Will the Federal Court Resolve Patent-Eligibility of Business Methods?

Questioning stick figureIt has now been over six months since a Full Bench of the Federal Court of Australia heard Research Affiliates’ appeal against the rejection of its patent applications relating to the construction and use of passive portfolios and indexes for securities trading.  The rejections were made on the basis that the claims of the applications were not directed to a ‘manner of manufacture’ – the test under the Australian law for whether a claimed invention comprises patent-eligible subject matter.

While we await a decision in the appeal – as well as a decision from the US Supreme Court in Alice Corporation v CLS Bank, heard back in March – I thought it might be a good opportunity to review the current unsatisfactory state of affairs in relation to so-called ‘business method’ patents.

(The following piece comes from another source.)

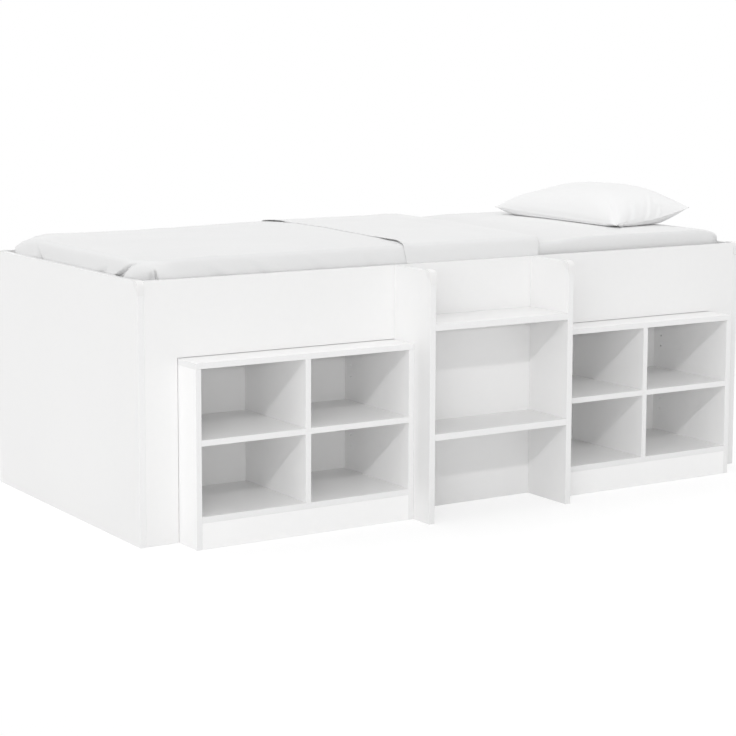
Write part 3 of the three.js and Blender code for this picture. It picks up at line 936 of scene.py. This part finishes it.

The patent-eligibility of ‘business methods’ – including, but not limited to, processes implemented with the aid of computer software – is a contentious issue in many jurisdictions.

There is arguably an emerging consensus that methods of organising human affairs which involve only the manipulation of legal or financial instruments, without technological assistance, are not generally eligible for patent protection, even in those countries with a liberal approach to patentable subject matter.

However, when technical means are employed – typically in the form of a programmed computer – in the implementation of an otherwise unpatentable process, the position remains unresolved.  In the US, for example, the Court of Appeals for the Federal Circuit (CAFC) seems irreconcilably split over the issue of whether technical implementation of a method is sufficient, in itself, to satisfy the patent-eligibility requirements of 35 USC § 101.  In the Research Affiliates  case, the Full Federal Court in Australia is grappling with the same issue.